As a Coca-Cola scholar, he joins an active fraternity of scholarship winners going back 33 years, thanks to the foundation, which actively encourages the members to interact. “It was quite impactful to me,” said Fleck, a 1994 OBHS graduate who is now a partner at Milbank LLP and a member of the law firm’s Financial Restructuring Group in Manhattan. “I knew I was going to be going to Penn, but it gave me a mandate to continue. These people were giving me so much money, I felt I had an obligation. So, I’ve remained in contact with the scholarship foundation, attended awards banquet and their annual selection weekend and continued to do community service with them.”

Thais shared Fleck’s enthusiasm for the collegiality he sees among the Coca-Cola Scholar winners. “The funding is important, yes, but to interact with the other winners, every one of them, to share their dedication and passion, inspires me to go further on my path,” he said. “And maybe I can help them in their path, too.”

In an age when Greta Thunberg, an 18-year-old from Sweden, has shaken up the world’s conversation about global warming, and Amanda Gorman, a 23-year-old from Los Angeles, transformed the world of American poetry in six minutes at President Biden’s inauguration, is there something going on with today’s youth?
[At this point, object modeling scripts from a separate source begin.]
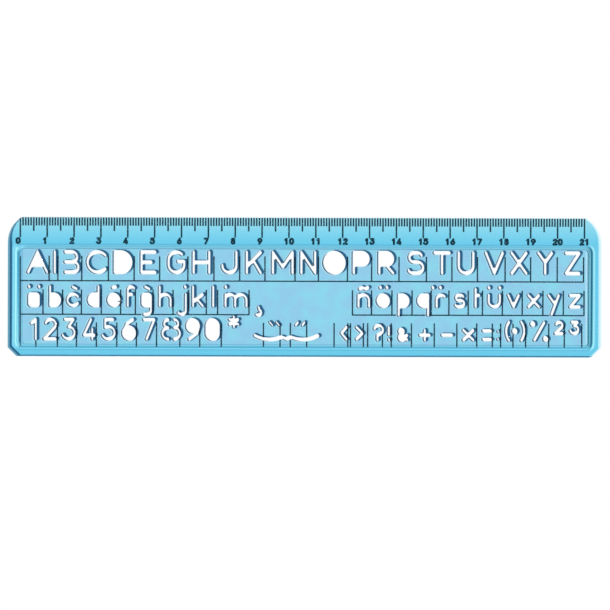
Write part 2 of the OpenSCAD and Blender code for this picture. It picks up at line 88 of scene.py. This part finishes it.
class Graph:
    """A node tree that is filled node by node."""

    def __init__(self, tree: bpy.types.NodeTree) -> None:
        """Empties the tree.

        Args:
            tree: the node tree of a material or of the world.
        """
        self.tree = tree
        tree.nodes.clear()

    def add(self, kind: str, settings: dict | None = None, inputs: dict | None = None) -> bpy.types.Node:
        """Adds a node.

        Args:
            kind: Blender's name for the kind of node.
            settings: the node's own properties.
            inputs: a socket to link from, or a constant, for each named or numbered input.

        Returns:
            The new node.
        """
        node = self.tree.nodes.new(kind)
        for name, value in (settings or {}).items():
            setattr(node, name, value)
        for key, value in (inputs or {}).items():
            if isinstance(value, bpy.types.NodeSocket):
                self.tree.links.new(value, node.inputs[key])
            else:
                node.inputs[key].default_value = value
        return node

    def math(self, operation: str, *values: bpy.types.NodeSocket | float) -> bpy.types.NodeSocket:
        """Adds a Math node.

        Args:
            operation: the name of the operation.
            values: sockets or numbers, one for each input.

        Returns:
            The result's socket.
        """
        node = self.add("ShaderNodeMath", {"operation": operation}, dict(enumerate(values)))
        return node.outputs[0]

    def remap(self, value: bpy.types.NodeSocket, low: float, high: float,
              to_low: float = 0.0, to_high: float = 1.0) -> bpy.types.NodeSocket:
        """Adds a smooth step from one range to another.

        Args:
            value: the socket to remap.
            low: where the step starts.
            high: where the step ends.
            to_low: the result at and below the start.
            to_high: the result at and above the end.

        Returns:
            The result's socket.
        """
        node = self.add("ShaderNodeMapRange", {"interpolation_type": "SMOOTHSTEP"}, {
            "Value": value, "From Min": low, "From Max": high, "To Min": to_low, "To Max": to_high})
        return node.outputs["Result"]

    def seen_directly(self) -> bpy.types.NodeSocket:
        """Adds a switch that is 1 for what the eye, a reflection or clear plastic shows."""
        path = self.add("ShaderNodeLightPath").outputs
        mirrored = self.math("MAXIMUM", path["Is Glossy Ray"], path["Is Transmission Ray"])
        return self.math("MAXIMUM", path["Is Camera Ray"], mirrored)

    def noise(self, grain: float, detail: float = 3.0) -> bpy.types.NodeSocket:
        """Adds a noise pattern fixed to the object.

        Args:
            grain: the size of one patch.
            detail: how many finer layers it has.

        Returns:
            The pattern's socket, from 0 to 1.
        """
        place = self.add("ShaderNodeTexCoord").outputs["Object"]
        node = self.add("ShaderNodeTexNoise", inputs={
            "Vector": place, "Scale": 1.0 / grain, "Detail": detail})
        return node.outputs["Fac"]

    def blend(self, share: bpy.types.NodeSocket, first: bpy.types.NodeSocket | Colour,
              second: bpy.types.NodeSocket | Colour) -> bpy.types.NodeSocket:
        """Adds a mix of two colours.

        Args:
            share: the share of the second colour.
            first: the first colour, as a socket or as linear red, green and blue.
            second: the second colour, in the same way.

        Returns:
            The mixed colour's socket.
        """
        first, second = (c if isinstance(c, bpy.types.NodeSocket) else (*c, 1) for c in (first, second))
        node = self.add("ShaderNodeMix", {"data_type": "RGBA"}, {0: share, 6: first, 7: second})
        return node.outputs[2]

    def scale(self, colour: bpy.types.NodeSocket, by: bpy.types.NodeSocket | Colour) -> bpy.types.NodeSocket:
        """Multiplies two colours.

        Args:
            colour: the first colour.
            by: the second colour, as a socket or as linear red, green and blue.

        Returns:
            The product's socket.
        """
        node = self.add("ShaderNodeVectorMath", {"operation": "MULTIPLY"}, {0: colour, 1: by})
        return node.outputs["Vector"]

    def strip(self, place: bpy.types.NodeSocket, low: float, high: float,
              stops: Stops) -> bpy.types.NodeSocket:
        """Adds a strip of colours along a distance.

        Args:
            place: the distance.
            low: the distance at the strip's start.
            high: the distance at its end.
            stops: pairs of a distance and the linear colour there.

        Returns:
            The colour's socket.
        """
        share = self.add("ShaderNodeMapRange", inputs={"Value": place, "From Min": low, "From Max": high})
        node = self.add("ShaderNodeValToRGB", inputs={0: share.outputs["Result"]})
        ramp = node.color_ramp.elements
        ramp.remove(ramp[1])
        ramp[0].position = 0.0
        ramp[0].color = (*stops[0][1], 1)
        for distance, colour in stops:
            ramp.new((distance - low) / (high - low)).color = (*colour, 1)
        return node.outputs["Color"]


@dataclass(frozen=True)
class KeyLight:
    """The main light.

    Its light travels level by the lean for each metre that it falls, at the bearing's turn from X.
    """

    lean: float = 0.7
    bearing: float = math.radians(18)
    strength: float = 3.72
    softness: float = math.radians(8)

    def level(self) -> Vector:
        """The level direction in which its light travels."""
        return Vector((math.cos(self.bearing), math.sin(self.bearing), 0))

    def travel(self) -> Vector:
        """The direction in which its light travels, downwards."""
        return (self.level() * self.lean - Vector((0, 0, 1))).normalized()


# Colours of the painted light and dark lines beside the panel's wall; with a gain of 3, EVEN changes nothing
DARK = (0.02, 0.1, 0.12)
DIM = (0.08, 0.17, 0.2)
DULL = (0.21, 0.23, 0.25)
EVEN = (1 / 3, 1 / 3, 1 / 3)
CLEAR = (0.6, 0.42, 0.38)
BRIGHT = (1.0, 0.54, 0.42)


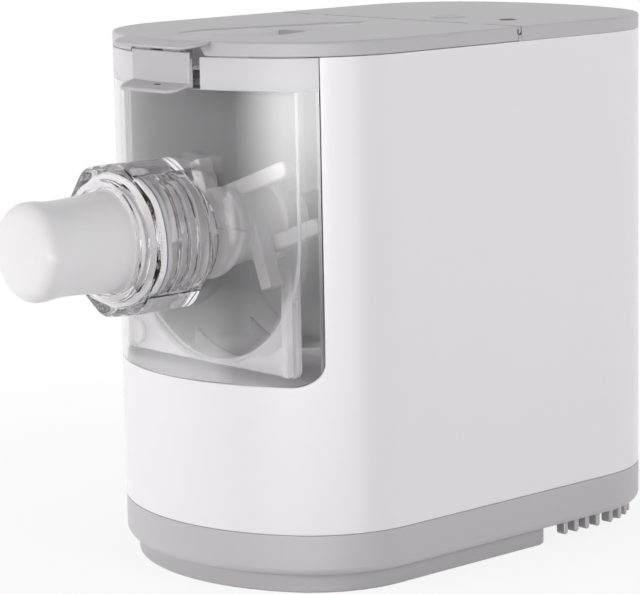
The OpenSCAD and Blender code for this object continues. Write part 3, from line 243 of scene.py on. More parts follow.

“I’m really impressed with this generation — I think they’re risk takers,” said Milkowski, who has been in education since 1998. “Of course, teenagers are teenagers. Peter’s just an extraordinary one. His accomplishments are not the norm.”

Thais doesn’t quite see himself that way. “To be quite honest, I’m proud of our generation for stepping up to the plate,” he said, admitting that he had walked past Thunberg at the UN but didn’t meet her. “But for all the youth involvement we do see, there’s much more work to be done.”